=== Goal of the exercise ===
Work out the number of lines in the listing that include the string "parts". Reply with that number alone.

=== Recorded data ===

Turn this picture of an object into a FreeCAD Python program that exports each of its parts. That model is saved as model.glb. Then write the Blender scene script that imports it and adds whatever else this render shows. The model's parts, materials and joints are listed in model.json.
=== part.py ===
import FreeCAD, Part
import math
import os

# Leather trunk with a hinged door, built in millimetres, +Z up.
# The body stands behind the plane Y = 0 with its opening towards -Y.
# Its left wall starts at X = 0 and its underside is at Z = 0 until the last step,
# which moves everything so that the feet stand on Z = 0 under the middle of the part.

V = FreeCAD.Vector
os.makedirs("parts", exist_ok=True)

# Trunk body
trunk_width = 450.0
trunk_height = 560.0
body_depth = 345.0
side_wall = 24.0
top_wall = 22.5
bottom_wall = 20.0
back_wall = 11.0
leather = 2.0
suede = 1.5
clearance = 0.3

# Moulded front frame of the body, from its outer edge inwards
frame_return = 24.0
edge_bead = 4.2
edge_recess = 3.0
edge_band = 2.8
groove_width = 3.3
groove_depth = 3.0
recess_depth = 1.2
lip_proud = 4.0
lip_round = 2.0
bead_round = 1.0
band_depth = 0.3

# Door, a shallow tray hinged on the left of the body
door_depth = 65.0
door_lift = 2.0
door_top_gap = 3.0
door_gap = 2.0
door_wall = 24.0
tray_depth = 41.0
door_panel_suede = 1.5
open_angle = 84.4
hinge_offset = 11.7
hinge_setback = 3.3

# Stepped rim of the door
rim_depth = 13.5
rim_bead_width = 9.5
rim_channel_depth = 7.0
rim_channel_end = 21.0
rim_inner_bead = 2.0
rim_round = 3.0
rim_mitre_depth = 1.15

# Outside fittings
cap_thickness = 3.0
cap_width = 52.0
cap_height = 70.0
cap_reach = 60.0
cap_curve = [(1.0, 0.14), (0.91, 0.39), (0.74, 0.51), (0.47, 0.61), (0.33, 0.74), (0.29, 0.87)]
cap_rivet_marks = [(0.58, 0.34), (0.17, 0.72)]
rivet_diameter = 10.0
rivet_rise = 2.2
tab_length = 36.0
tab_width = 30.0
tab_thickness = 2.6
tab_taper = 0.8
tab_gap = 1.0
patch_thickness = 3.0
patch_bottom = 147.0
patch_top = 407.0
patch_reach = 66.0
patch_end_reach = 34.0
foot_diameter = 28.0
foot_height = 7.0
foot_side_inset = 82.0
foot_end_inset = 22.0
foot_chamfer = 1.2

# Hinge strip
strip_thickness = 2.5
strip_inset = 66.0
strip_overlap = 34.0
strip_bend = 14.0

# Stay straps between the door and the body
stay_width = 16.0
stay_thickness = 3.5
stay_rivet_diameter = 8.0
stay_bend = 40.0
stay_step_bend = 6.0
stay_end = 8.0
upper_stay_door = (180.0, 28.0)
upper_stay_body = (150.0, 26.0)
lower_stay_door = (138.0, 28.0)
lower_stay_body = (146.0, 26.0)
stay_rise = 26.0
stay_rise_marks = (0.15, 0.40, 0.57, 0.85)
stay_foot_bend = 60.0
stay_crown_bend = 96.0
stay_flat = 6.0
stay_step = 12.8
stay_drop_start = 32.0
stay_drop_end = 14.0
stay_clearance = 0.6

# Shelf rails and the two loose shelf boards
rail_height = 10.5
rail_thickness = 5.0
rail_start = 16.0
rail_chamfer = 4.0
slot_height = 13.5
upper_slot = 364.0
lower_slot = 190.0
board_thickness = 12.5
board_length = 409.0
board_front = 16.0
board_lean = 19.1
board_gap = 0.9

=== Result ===
2